Despite his age, Blumenfeld continues to travel to Poland with groups of young Israelis.
At almost 95, the elegant Batcheva Dagan also remains energetic and determined to use her experiences to educate future generations.
After making it out of a camp alive, she said she had one thing in mind: "Survive to tell (people)."
She worked in the heart of Birkenau camp, which neighboured Auschwitz, at a depot where shoes and other prisoners' belongings piled up.
"I spent 20 months there, 600 days and nights," said Dagan, who had to burn the luggage of Jews who arrived at the camp.
"Work out the hours and the seconds, thinking that each second you're scared of dying. You have an idea of what that means, living each moment with the threat that that moment is your last."

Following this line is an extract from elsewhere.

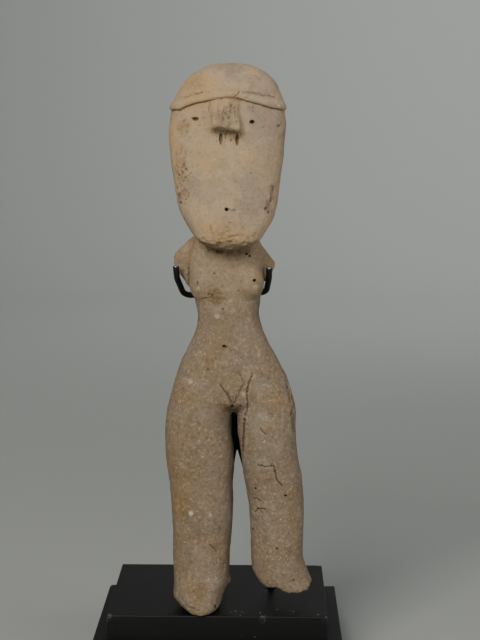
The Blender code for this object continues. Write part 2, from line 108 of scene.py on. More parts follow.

"I try to make something positive out of my experience for children, educational.
"I don't only recount the horror of the Holocaust, but also wonderful things like helping each other, the capacity to share a piece of bread, the friendship... We remained human beings."
The survivors' sense of victory comes through their poems, memories, but above all through living their daily lives and seeing future generations grow up.
"I'm alive... I suffered, but I overcame!" said Dagan.
Icek, who for years hid his Auschwitz tattoo under long shirts, has recently started to uncover it.
"You didn't want to show it. Now the first thing that you do when you get into a taxi, you do this," his wife Sonia said, showing his forearm.
"It's like he was ashamed... I told him: 'You have been to the camp, you must be happy, you came back,'" said Sonia, who had to hide during the war in Belgium to avoid being sent to a death camp.
Sitting next to his wife, Icek said just three words before starting to cry: "I have won."
But Sonia disagreed, saying he "didn't win anything" and lost his family whose pictures hang next to those of their grandchildren.
"We have not won, but we have taught our grandchildren in a way that they understand what happened."